CLM: Removing the GPU Memory Barrier for 3D Gaussian Splatting
Hexu Zhao, Xiwen Min, Xiaoteng Liu, Moonjun Gong, Yiming Li, Ang Li, Saining Xie, Jinyang Li, Aurojit Panda
TL;DR
This work addresses the memory bottleneck of 3D Gaussian Splatting (3DGS) by introducing CLM, a sparsity-guided CPU offloading system that enables large-scale models to be trained and rendered on a single consumer GPU. CLM partitions Gaussian attributes into selection-critical (GPU-resident) and non-critical (CPU-resident) data, and leverages frustum culling, precise caching, microbatch pipelining, and a TSP-based scheduling strategy to hide data-transfer and optimizer overheads. Key contributions include attribute-wise offload, precise Gaussian caching, overlapped CPU Adam, and pipeline order optimization, all implemented with pre-rendering frustum culling and dual CUDA streams.
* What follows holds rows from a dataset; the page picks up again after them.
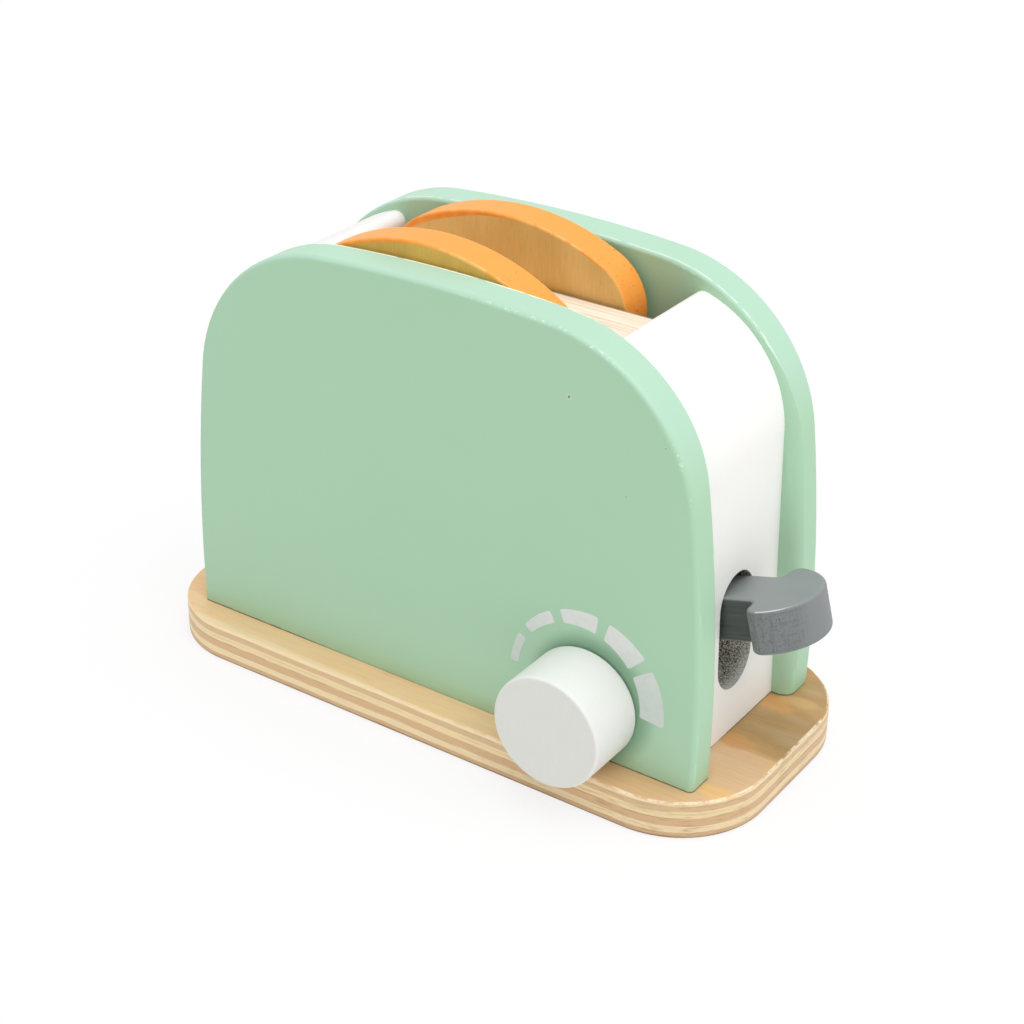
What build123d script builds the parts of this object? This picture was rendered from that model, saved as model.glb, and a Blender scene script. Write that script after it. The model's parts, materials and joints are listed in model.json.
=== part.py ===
from build123d import *
import os
from math import cos, radians, sin, sqrt, tan

# Wooden toy toaster. Millimetres, +Z up. The origin is the centre of the base board's underside.
# +X runs along the length towards the lever, -Y faces the side with the knob.

# ---- Driving dimensions ----------------------------------------------------------------

# Base board
base_length = 138.5
base_width = 60.5
base_thickness = 8.2
base_corner_radius = 19.3
base_edge_round = 0.7

# Side panels
total_height = 95.3             # to the middle of the panels' crowned top
front_panel_offset = 0.6        # the panels stand this far towards the lever from the board's centre
rear_panel_offset = 0.1
panel_foot_length = 120.2
panel_thickness = 8.0
panel_end_radius = 345.0        # the ends are slightly bowed
panel_end_flare = 1.6           # degrees that an end opens outwards at its foot
panel_corner_radius = 34.1
panel_crown_radius = 324.0
panel_outer_round = 1.1         # of the rim, on the outer face
panel_inner_round = 0.9         # of the rim, on the face towards the chamber
panel_end_round = 3.0           # the same at the ends; it fades out along the crown
panel_end_round_out = 0.12      # the larger rounding is set out past the ends
panel_end_round_up = 2.6        # and above the crown
panel_end_round_in = 0.05       # and into the chamber
chamber_width = 31.0            # clear width between the panels

# End blocks, between the panels
blocks_offset = -0.4            # the pair stands this far towards the lever from the board's centre
blocks_foot_length = 113.2      # over both blocks
block_thickness = 22.8          # at the foot
block_top_drop = 5.0            # below the top of the panels
block_lean = 1.8                # degrees
block_corner_radius = 25.2
block_mouth_round = 2.2         # upper inner edge, where the slices go in

# Slices, side by side in the two slots
slice_width = 55.2
slice_height = 59.3
slice_thickness = 7.5
slice_dome_radius = 48.0
front_slice_shoulder_radius = 3.0
rear_slice_shoulder_radius = 11.5
slice_foot_radius = 7.0
slice_edge_round = 0.5
slice_play = 0.5                # from each slice to the wall beside it
front_slice_gap = 0.3           # from the left end block
rear_slice_gap = 3.7

# Centre divider
divider_width = 11.5
divider_top_drop = 9.3          # below the top of the panels
divider_gap = 1.0               # from the raised tray to the divider's underside
divider_edge_round = 0.4

# Lifting tray and its rails
tray_above_pivot = 6.1          # from the pivot to the tray's underside
tray_thickness = 4.5
tray_end_gap = 0.3              # from the left end block
tray_overhang = 0.5             # past the slices at the lever's side
tray_side_gap = 0.35
rail_width = 3.0
rail_height = 4.0
seat_gap = 0.15                 # between loose pieces that rest on each other
rail_end_gap = 0.5              # from the rails to the spacers on the pivot pin

# Lever, a plywood see-saw on a steel pin
lever_thickness = 9.0
lever_neck_width = 10.8
lever_side_offset = -0.5        # the lever and its mortise stand this far towards the knob's side
lever_rest_tilt = 15.0          # degrees, outer end up
lever_pressed_tilt = 6.6        # degrees, outer end down
lever_tail = 5.0                # from the crossbar's middle to the inner end
lever_neck_showing = 6.2        # from the end block to the head, along the top of the neck
lever_head_radius = 10.3
lever_head_set_out = 0.5        # from the head's straight back edge to the centre of its round
lever_head_corner_radius = 2.2
lever_neck_fillet = 1.5
lever_inner_corner_radius = 2.0
lever_edge_round = 0.8

# Pivot
pivot_height = 28.4
pivot_set_in = 4.5              # from the right end block's inner face
pivot_pin_radius = 1.5
pivot_pin_seat = 5.0            # depth of the pin in each panel
pivot_running_gap = 0.06
spacer_radius = 4.0
spacer_end_gap = 0.1

# Crossbar on the lever's inner end
lift_bar_arm = 33.0             # from the pin to the bar, along the lever
lift_bar_crown_radius = 4.0
lift_bar_rail_gap = 1.0         # from the bar's ends to the rails
lift_gap = 0.45                 # from the bar's crown to the tray
peg_radius = 1.5
peg_spacing = 6.0
peg_depth = 6.0                 # in the crossbar
peg_recess = 0.4                # below the lever's underside
peg_fit = 0.03

# Mortise in the right end block, in which the neck moves
mortise_side_gap = 0.9
mortise_end_gap = 0.15

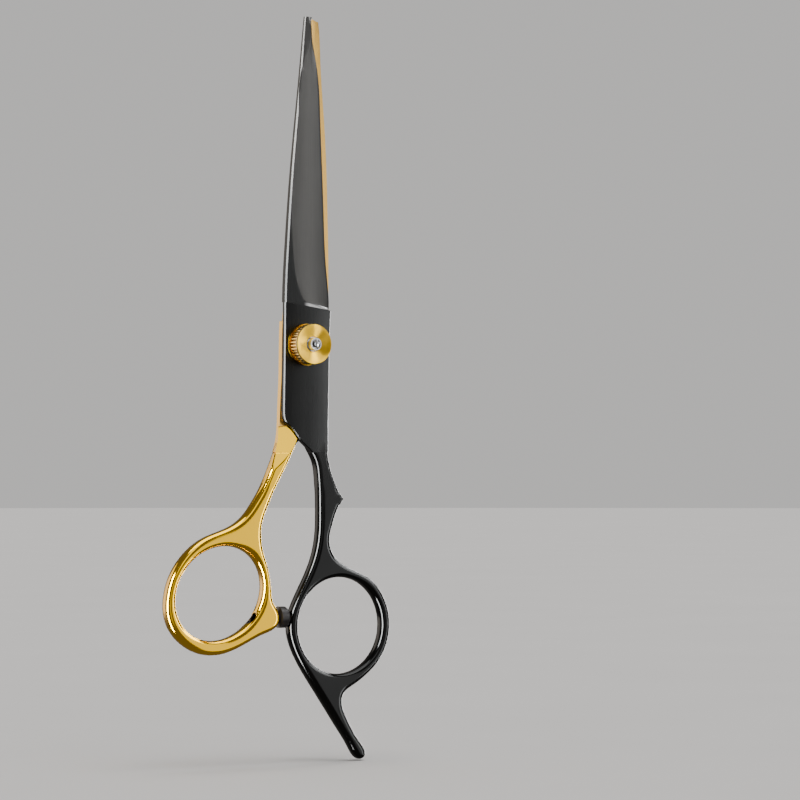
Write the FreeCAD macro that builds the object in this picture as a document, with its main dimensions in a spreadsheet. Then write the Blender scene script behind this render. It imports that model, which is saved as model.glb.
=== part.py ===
"""Hair cutting shears: two crossed halves on an adjustable pivot, as a parametric FreeCAD document.

Millimetres. Z runs up the closed blades to the tips, X is across them and Y runs from front to back.
The origin is on the pivot axis, halfway between the two blades. The tension dial is on the front (-Y).
"""
import FreeCAD, Part
import math
import os
import Sketcher

doc = FreeCAD.newDocument("hair_cutting_shears")

# ---------------------------------------------------------------- driving dimensions
sheet = doc.addObject("Spreadsheet::Sheet", "dims")
DIMENSIONS = {
    # both halves
    "blade_reach": 77.3,
    "ride_gap": 0.05,
    "blade_thick": 1.78,
    "hollow_grind": 0.1,
    "edge_thick": 0.22,
    "spine_chamfer": 0.3,
    "dome_radius": 60,
    "outer_bevel": 0.22,
    "inner_bevel": 0.35,
    "grind_end": 9.9,
    "grind_ramp": 0.8,
    "grind_slope": 0.14,
    "handle_half": 1.65,
    "handle_round": 1,
    "weld_height": -25.2,
    "facet_wheel": 46,
    "ledge_height": -19.15,
    # finger ring and tang of the front half
    "ring_x": 9.85,
    "ring_z": -65.9,
    "ring_hole": 11.35,
    "ring_outer": 13.85,
    # thumb ring of the rear half
    "thumb_x": -22.3,
    "thumb_z": -57.75,
    "thumb_long": 11.9,
    "thumb_short": 10.25,
    "thumb_tilt": 36,
    # pivot
    "seat_radius": 5,
    "seat_face": -1.6,
    "bush_outer": 3,
    "bush_bore": 2.22,
    "bolt_radius": 2.2,
    "bolt_head": 4.1,
    "bolt_back": 1.6,
    "bolt_seat": 4.3,
    "key_half": 1.6,
    "thread_radius": 1.5,
    "washer_radius": 4.7,
    "washer_face": -1.85,
    "plate_radius": 4.8,
    "plate_back": -1.87,
    "plate_face": -2.55,
    "race_floor": -2.35,
    "dial_back": -2.85,
    "dial_bore": 1.53,
    "dial_recess": 2.85,
    "dial_face": -5.8,
    "dial_radius": 4.75,
    "dial_teeth": 38,
    "tooth_depth": 0.32,
    "gem_well": 1.85,
    "bezel_radius": 1.55,
    "bezel_face": -6.6,
    "crystal_radius": 1.18,
    "crystal_face": -7,
    "spacer_radius": 4,
    "spacer_front": -0.13,
    "spacer_back": 0.2,
    "detent_radius": 3.3,
    "ball_radius": 0.5,
    "pocket_radius": 0.53,
    "click_count": 24,
    # silencer between the rings
    "bumper_z": -63.6,
    "bumper_radius": 2.5,
    "stem_radius": 1.1,
    "nub_end": -6.45,
}
for row, (alias, size) in enumerate(DIMENSIONS.items(), start=1):
    sheet.set(f"A{row}", alias)
    sheet.set(f"B{row}", str(size))
    sheet.setAlias(f"B{row}", alias)
doc.recompute()


def dim(alias):
    """The value of one cell of the sheet."""
    return float(sheet.get(alias))


def vec(x, y, z):
    return FreeCAD.Vector(x, y, z)


FRONT = vec(0, -1, 0)
BACK = vec(0, 1, 0)
parts = []


def keep(feature, label):
    """Name a finished sub-part; its label is its file's name."""
    feature.Label = label
    parts.append(feature)
    return feature


# ---------------------------------------------------------------- flat outlines in the XZ plane
def curve(points, closed=False):
    """A smooth curve through (x, z) points."""
    line = Part.BSplineCurve()
    line.interpolate([vec(x, 0, z) for x, z in points], PeriodicFlag=closed)
    return line.toShape()


def polyline(points):
    """Straight edges through (x, z) points."""
    corners = [vec(x, 0, z) for x, z in points]
    return [Part.LineSegment(a, b).toShape() for a, b in zip(corners, corners[1:])]


def slab(edges, y_low, y_high):
    """The closed outline as a plate between two depths."""
    face = Part.Face(Part.Wire(Part.__sortEdges__(edges)))
    face.translate(vec(0, y_low, 0))
    return face.extrude(vec(0, y_high - y_low, 0))


def ring_point(centre, radius, degrees):
    turn = math.radians(degrees)
    return centre[0] + radius * math.cos(turn), centre[1] + radius * math.sin(turn)


def rounded(plate, radius):
    """The plate with its front and back edges rounded over."""
    rims = [edge for edge in plate.Edges if edge.BoundBox.YLength < 1e-4]
    return plate.makeFillet(radius, rims)


def drilled(solid, radius, x, z):
    """The solid with a round hole from front to back."""
    return solid.cut(Part.makeCylinder(radius, 20, vec(x, -10, z), BACK))


def box(x_low, x_high, y_low, y_high, z_low, z_high):
    size = (x_high - x_low, y_high - y_low, z_high - z_low)
    return Part.makeBox(*size, vec(x_low, y_low, z_low))


# ---------------------------------------------------------------- blades
def grind_level(height, x):
    """Height across a section; sections drop towards the edge as the end of the grind does."""
    return height - dim("grind_slope") * x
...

Empirically, CLM scales to up to 102.2M Gaussians on a single RTX 4090 with PSNR comparable to state-of-the-art methods and offers substantial memory savings and throughput improvements over baselines, demonstrating practical single-GPU scalability for 3DGS.
Abstract
3D Gaussian Splatting (3DGS) is an increasingly popular novel view synthesis approach due to its fast rendering time, and high-quality output. However, scaling 3DGS to large (or intricate) scenes is challenging due to its large memory requirement, which exceed most GPU's memory capacity. In this paper, we describe CLM, a system that allows 3DGS to render large scenes using a single consumer-grade GPU, e.g., RTX4090. It does so by offloading Gaussians to CPU memory, and loading them into GPU memory only when necessary. To reduce performance and communication overheads, CLM uses a novel offloading strategy that exploits observations about 3DGS's memory access pattern for pipelining, and thus overlap GPU-to-CPU communication, GPU computation and CPU computation. Furthermore, we also exploit observation about the access pattern to reduce communication volume. Our evaluation shows that the resulting implementation can render a large scene that requires 100 million Gaussians on a single RTX4090 and achieve state-of-the-art reconstruction quality.